Significant Fourth Quarter Events
- We had $192.5 million of cash as of December 31, 2012, of which $151.7 million was unrestricted and $40.8 million was restricted.
- During the fourth quarter of 2012, we completed new leases and renewals for approximately 74,000 square feet.
- On October 1, 2012, a trustee sale was held with respect to Two California Plaza. As a result of the foreclosure, we were relieved of the obligation to repay the $470.0 million mortgage loan secured by the property as well as accrued contractual and default interest on the mortgage loan. In addition, we received a general release of claims under the loan documents pursuant to a previous in-place agreement with the special servicer.
- On December 14, 2012, a trustee sale was held with respect to 3800 Chapman. As a result of the foreclosure, we were relieved of the obligation to repay the $44.4 million mortgage loan secured by the property as well as accrued contractual and default interest on the mortgage loan. In addition, we received a general release of claims under the loan documents pursuant to a previous in-place agreement with the special servicer.
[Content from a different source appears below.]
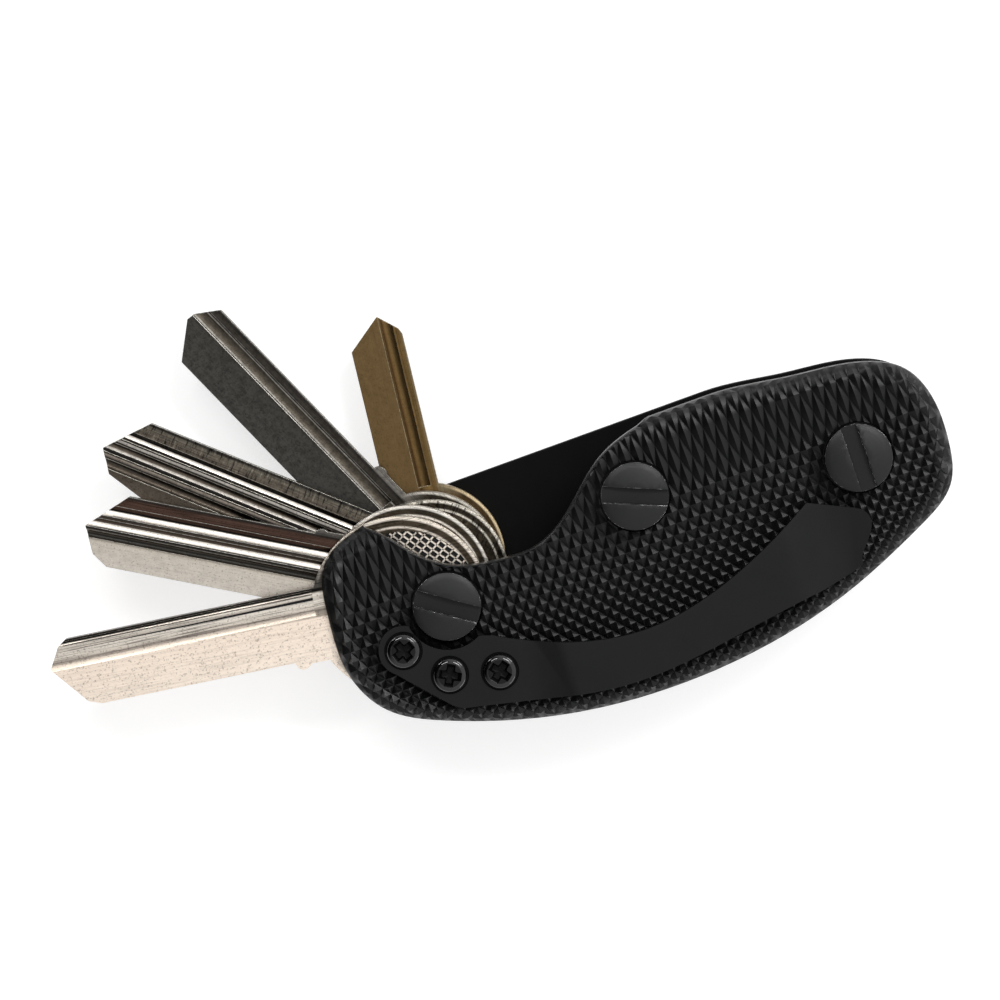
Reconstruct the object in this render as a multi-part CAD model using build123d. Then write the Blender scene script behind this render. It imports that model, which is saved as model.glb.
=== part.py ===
from build123d import *
import math
import os

# Key organiser, millimetres.
# X runs from the pivot post to the end post, Z is the thickness with the clip side up.
# The origin is on the pivot post's axis, on the flat outer face of its rear head.

# ---- body outline ----
post_span = 58.0            # pivot post to end post
tail = 15.8                 # pivot post to the round left end
nose = 12.5                 # end post to the blunt right end
top_reach = 14.5            # post line to the straight top edge
belly = 20.6                # post line to the lowest point of the belly
plate_t = 3.4               # each plate
edge_roll = 2.6             # radius that rolls the outer face over
middle_post = (28.4, 5.3)   # middle post, from the pivot post

# ---- posts and slotted screws ----
post_d = 5.0
post_fit = 0.05             # radial clearance on a post
head_d = 9.0
head_seat = 1.5             # depth of the counterbore that holds a head
head_proud = 0.7            # head edge above the plate
head_crown = 0.5            # dome on a front head
head_gap = 0.2              # radial gap round a head
head_chamfer = 0.4          # foot edge of a rear head and end of a shank
slot_w = 2.2
slot_depth = 1.1
slot_turns = (-34.8, -22.8, 89.0)   # degrees, pivot, middle and end screw
shank_d = 3.0
shank_len = 9.0
post_short = 0.1            # a post ends this far below the front seat
bore_extra = 1.0            # bore below the end of a shank
spacer_d = 7.5

# ---- keys and their washers, counted from the front ----
key_t = 2.0
washer_t = 0.3
washer_d = 8.0
key_play = 0.03             # each side of a key
tip_gap = 0.6               # longest key tip to the end spacer when folded
groove_run_out = 0.6        # a groove ends this far inside the bow
back_groove = 0.3           # deepest groove in a blade's back
shoulder_r = 1.1            # rounding of the stop shoulders beside a bow
bow_panel = 0.25            # depth of the panel in the first key's bow
bow_rim = 1.3               # rim left round that panel
panel_land = 0.4            # flat ring left round the washer
panel_shift = 0.8           # the panel's centre, from the bow's, away from the blade
blade_clearance = 0.25      # left between a swinging blade and the middle spacer

# ---- pocket clip ----
clip_t = 1.2
clip_rise = 0.9             # gap between the arm and the plate
clip_split = 9.0            # the springy arm starts here
clip_notch = 1.2            # clearance round the pivot head
clip_boss_r = 3.3
clip_screws = [(-7.4, -3.5), (-2.7, -8.6), (3.7, -10.4)]
clip_head_d = 4.6
clip_head_h = 1.5
clip_head_round = 0.7
clip_head_sink = 0.35       # depth of the recess round each head
clip_ring = 0.25            # width of that recess
clip_turns = (20, 62, 38)   # degrees, the cross recesses
clip_shank_d = 2.2
clip_shank_len = 3.6
clip_hole_fit = 0.2
clip_hole_extra = 0.3       # blind hole below the end of a shank
cross_w = 1.0
cross_len = 3.0
cross_depth = 0.9

KEYS = [
    # angle: blade's bearing in the fan; off: hole to centre line; short: how much less it reaches
    # than the longest key; bow_d: hole to bow centre; tip and heel: corners of the blade's end, as
    # (back from the end, share of the half width); shoulder: (side, place beyond the bow, how far it
    # stands out, how far its neck stands out);
    # grooves: (place across the blade, width, depth)
    dict(angle=171.8, width=9.4, off=-1.05, short=0.0, bow_r=11.9, bow_d=6.1,
         tip=((0.0, -0.22), (1.6, -0.82), (2.8, -1.0)), heel=((5.8, 1.0), (4.1, 0.86)),
         shoulder=((1.0, 3.3, 1.1, 0.5),), grooves=((-2.3, 3.2, 0.35), (-4.1, 0.6, 0.3))),
    dict(angle=149.0, width=9.8, off=-0.85, short=4.15, bow_r=11.2, bow_d=5.3,
         tip=((0.0, 0.0), (5.0, -1.0)), heel=((3.8, 1.0), (1.7, 0.72)),
         shoulder=((-1.0, 2.8, 0.7, 0.5),), grooves=((-2.6, 1.5, 0.45), (-0.7, 1.3, 0.4), (0.9, 1.0, 0.45))),
    dict(angle=138.0, width=10.0, off=-2.25, short=3.05, bow_r=10.4, bow_d=3.1,
         tip=((0.0, 0.1), (4.8, -1.0)), heel=((7.8, 1.0), (2.1, 0.69)),
         shoulder=(), grooves=((-2.3, 1.4, 0.4), (0.0, 1.5, 0.45), (2.2, 1.2, 0.4))),
    dict(angle=114.0, width=8.7, off=-0.85, short=2.15, bow_r=10.4, bow_d=5.1,
         tip=((0.0, -0.05), (0.1, -0.31), (2.2, -1.0)), heel=((3.6, 1.0),),
         shoulder=((-1.0, 4.0, 1.0, 0.7), (1.0, 3.6, 0.6, 0.3)), grooves=((-2.1, 2.0, 0.3),)),
    dict(angle=83.6, width=7.25, off=1.15, short=14.35, bow_r=10.4, bow_d=5.7,
         tip=((0.0, -0.21), (2.2, -0.9), (3.0, -1.0)), heel=((3.9, 1.0),),
         shoulder=(), grooves=((-1.7, 1.7, 0.45),)),
]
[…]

MPG Office, L.P., our Operating Partnership, had previously received a release from the special servicer from all claims under the guaranty of partial payment.
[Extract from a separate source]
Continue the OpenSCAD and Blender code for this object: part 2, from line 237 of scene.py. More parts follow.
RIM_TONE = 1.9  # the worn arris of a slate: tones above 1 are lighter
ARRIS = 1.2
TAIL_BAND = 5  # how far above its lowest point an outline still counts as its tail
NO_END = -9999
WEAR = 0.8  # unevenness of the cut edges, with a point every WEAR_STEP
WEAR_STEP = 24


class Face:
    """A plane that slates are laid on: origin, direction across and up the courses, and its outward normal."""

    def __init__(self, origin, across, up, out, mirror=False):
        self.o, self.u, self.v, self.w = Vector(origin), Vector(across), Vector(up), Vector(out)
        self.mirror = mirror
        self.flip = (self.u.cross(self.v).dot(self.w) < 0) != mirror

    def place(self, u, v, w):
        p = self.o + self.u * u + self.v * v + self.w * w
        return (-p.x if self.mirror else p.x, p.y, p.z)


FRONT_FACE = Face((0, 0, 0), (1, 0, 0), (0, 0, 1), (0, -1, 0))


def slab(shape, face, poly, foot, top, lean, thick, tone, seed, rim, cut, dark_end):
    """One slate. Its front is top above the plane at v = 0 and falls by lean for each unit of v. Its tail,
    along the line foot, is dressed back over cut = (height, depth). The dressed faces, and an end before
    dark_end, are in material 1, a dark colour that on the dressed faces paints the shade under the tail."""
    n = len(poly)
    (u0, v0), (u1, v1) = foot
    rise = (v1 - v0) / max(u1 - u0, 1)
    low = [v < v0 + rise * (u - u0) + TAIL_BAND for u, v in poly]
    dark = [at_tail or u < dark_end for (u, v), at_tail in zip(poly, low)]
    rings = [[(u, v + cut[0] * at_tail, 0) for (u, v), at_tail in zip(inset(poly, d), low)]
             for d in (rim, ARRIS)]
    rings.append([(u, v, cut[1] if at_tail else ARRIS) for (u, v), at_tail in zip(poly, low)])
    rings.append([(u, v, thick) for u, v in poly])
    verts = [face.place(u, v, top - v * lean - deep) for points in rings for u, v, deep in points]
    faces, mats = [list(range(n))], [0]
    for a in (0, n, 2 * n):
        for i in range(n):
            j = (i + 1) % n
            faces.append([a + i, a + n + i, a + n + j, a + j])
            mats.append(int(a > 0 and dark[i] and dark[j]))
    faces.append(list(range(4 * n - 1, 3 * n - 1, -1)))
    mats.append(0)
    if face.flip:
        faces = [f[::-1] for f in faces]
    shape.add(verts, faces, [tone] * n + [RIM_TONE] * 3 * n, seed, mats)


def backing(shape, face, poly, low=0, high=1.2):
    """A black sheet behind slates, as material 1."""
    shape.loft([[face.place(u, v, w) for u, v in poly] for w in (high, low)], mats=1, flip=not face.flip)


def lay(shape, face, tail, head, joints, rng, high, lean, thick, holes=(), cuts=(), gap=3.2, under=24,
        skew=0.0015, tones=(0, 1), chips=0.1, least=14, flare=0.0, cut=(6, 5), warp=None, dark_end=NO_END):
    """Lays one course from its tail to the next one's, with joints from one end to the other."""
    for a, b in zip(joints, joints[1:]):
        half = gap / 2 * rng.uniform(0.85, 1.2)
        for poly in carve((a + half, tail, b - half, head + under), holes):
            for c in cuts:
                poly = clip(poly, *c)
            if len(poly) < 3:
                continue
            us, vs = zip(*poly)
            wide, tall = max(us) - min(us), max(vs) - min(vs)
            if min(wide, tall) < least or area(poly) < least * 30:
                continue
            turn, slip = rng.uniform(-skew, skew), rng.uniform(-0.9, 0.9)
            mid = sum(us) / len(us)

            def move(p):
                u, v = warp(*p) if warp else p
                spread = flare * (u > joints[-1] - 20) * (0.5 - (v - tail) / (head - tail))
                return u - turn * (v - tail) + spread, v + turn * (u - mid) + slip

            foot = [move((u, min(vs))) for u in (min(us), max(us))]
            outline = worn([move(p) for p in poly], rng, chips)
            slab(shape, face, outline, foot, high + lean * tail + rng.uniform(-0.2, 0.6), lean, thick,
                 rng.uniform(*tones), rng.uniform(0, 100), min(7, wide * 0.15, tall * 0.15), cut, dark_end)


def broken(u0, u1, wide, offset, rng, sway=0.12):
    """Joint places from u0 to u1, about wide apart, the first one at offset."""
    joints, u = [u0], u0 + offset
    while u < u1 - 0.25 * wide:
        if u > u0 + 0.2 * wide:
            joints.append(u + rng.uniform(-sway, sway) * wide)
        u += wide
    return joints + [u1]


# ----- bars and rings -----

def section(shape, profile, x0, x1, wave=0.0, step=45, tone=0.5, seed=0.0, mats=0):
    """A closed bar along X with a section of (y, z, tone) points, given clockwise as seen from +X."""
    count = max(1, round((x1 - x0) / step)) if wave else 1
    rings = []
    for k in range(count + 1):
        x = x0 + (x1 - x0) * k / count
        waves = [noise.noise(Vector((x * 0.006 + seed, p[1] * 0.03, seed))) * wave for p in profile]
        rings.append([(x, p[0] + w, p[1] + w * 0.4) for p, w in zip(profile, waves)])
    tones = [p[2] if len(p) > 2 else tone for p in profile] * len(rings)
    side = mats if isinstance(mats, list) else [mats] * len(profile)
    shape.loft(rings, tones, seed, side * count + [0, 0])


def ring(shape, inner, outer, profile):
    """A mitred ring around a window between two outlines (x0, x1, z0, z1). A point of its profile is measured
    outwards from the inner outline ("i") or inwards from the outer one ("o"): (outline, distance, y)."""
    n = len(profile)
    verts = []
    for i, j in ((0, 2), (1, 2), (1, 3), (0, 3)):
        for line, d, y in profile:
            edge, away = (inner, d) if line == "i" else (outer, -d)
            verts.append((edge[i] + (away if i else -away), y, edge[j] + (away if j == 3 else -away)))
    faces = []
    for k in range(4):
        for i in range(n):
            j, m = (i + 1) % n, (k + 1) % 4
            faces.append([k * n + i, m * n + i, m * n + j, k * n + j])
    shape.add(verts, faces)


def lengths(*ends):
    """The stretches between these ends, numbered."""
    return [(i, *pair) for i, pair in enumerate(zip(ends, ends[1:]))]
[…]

- On December 21, 2012, we sold our remaining 20% joint venture interest to our joint venture partner, an affiliate of Beacon Capital Partners, LLC. The joint venture owned One California Plaza, located in downtown Los Angeles, and Cerritos Corporate Center, located in Cerritos, California. Net proceeds from the transaction totaled approximately $41 million and will be used for general corporate purposes.
Subsequent Events
- In January 2013, we executed a five-year lease extension with Gibson Dunn & Crutcher LLP, a prestigious international law firm ranked in the top 20 by American Lawyer. The firm occupies approximately 268,000 square feet at Wells Fargo Tower in downtown Los Angeles and the lease now expires in November 2022.
- On January 29, 2013, we received a notice from Thomas MPG Holding, LLC requesting the redemption of 35,000 noncontrolling common units of our Operating Partnership. On January 30, 2013, we issued 35,000 shares of common stock in exchange for these units. After the redemption, the Company owns approximately 99.8% of our Operating Partnership.
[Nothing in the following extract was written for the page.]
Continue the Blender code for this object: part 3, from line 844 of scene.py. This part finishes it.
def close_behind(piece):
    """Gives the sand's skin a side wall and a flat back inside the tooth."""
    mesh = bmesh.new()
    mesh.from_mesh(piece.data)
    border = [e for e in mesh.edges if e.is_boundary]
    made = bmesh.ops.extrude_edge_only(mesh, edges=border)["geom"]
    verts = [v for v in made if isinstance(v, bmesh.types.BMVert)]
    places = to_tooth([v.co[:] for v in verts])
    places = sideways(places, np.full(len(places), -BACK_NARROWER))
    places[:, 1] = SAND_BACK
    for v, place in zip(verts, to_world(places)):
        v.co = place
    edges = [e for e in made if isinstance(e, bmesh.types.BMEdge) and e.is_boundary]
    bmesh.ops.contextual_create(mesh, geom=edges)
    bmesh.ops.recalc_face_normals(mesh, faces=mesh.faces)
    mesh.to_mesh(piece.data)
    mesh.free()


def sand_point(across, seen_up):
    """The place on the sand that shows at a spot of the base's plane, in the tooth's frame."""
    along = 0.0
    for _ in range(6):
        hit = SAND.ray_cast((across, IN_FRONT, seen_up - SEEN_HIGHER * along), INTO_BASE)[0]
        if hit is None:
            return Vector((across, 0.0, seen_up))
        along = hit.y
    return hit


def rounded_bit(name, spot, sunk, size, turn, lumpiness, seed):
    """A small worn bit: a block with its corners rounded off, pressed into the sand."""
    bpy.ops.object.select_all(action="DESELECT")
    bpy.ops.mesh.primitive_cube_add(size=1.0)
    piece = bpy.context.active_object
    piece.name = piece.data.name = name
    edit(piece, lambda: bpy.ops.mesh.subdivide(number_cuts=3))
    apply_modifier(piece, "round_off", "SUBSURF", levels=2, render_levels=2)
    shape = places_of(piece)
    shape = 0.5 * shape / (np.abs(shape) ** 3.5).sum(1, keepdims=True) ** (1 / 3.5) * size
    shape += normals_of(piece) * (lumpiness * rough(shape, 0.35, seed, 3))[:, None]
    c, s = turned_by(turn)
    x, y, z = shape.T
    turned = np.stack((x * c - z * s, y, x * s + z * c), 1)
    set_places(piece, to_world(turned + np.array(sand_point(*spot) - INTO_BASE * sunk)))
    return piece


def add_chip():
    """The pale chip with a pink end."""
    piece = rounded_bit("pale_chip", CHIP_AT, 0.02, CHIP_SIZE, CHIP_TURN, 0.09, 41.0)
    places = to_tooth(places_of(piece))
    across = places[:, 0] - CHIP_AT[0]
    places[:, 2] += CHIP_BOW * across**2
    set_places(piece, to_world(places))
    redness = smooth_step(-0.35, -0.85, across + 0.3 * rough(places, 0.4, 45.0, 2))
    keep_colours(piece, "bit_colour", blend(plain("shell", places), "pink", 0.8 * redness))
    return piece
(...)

Fourth Quarter 2012 Financial Results
Net income available to common stockholders for the quarter ended December 31, 2012 was $205.2 million, or $3.52 per diluted share, compared to net loss available to common stockholders of $(31.5) million, or $(0.62) per share, for the quarter ended December 31, 2011.
Our share of Funds from Operations (FFO) available to common stockholders for the quarter ended December 31, 2012 was $130.9 million, or $2.24 per diluted share, compared to $(9.9) million, or $(0.20) per share, for the quarter ended December 31, 2011. Our share of FFO before specified items was $(6.5) million, or $(0.11) per share, for the quarter ended December 31, 2012 as compared to $(1.0) million, or $(0.02) per share, for the quarter ended December 31, 2011.
As of December 31, 2012, our office portfolio was comprised of six properties totaling approximately 6.6 million net rentable square feet, and on- and off-site parking garages totaling approximately 2.6 million square feet, which accommodate 8,057 vehicles.
We will host a conference call and audio webcast, both open to the general public, at 8:00 a.m. Pacific Time (11:00 a.m. Eastern Time) on Tuesday, March 5, 2013, to discuss the financial results of the fourth quarter and provide a company update. The conference call can be accessed by dialing (855) 374-0037 (Domestic) or (706) 758-3042 (International), ID number 99321449. The live conference call can be accessed via audio webcast at the Investor Relations section of our website, located at www.mpgoffice.com, or through Thomson Reuters at www.earnings.com. Our Supplemental Operating and Financial Data package is available at the Investor Relations section of our website, located at www.mpgoffice.com under “Financial Reports–Quarterly & Other Reports.”
A replay of the conference call will be available approximately two hours following the call through March 8, 2013. To access this replay, dial (855) 859-2056 (Domestic) or (404) 537-3406 (International). The required passcode for the replay is ID number 99321449. The replay can also be accessed via audio webcast at the Investor Relations section of our website, located at www.mpgoffice.com, or through Thomson Reuters at www.earnings.com.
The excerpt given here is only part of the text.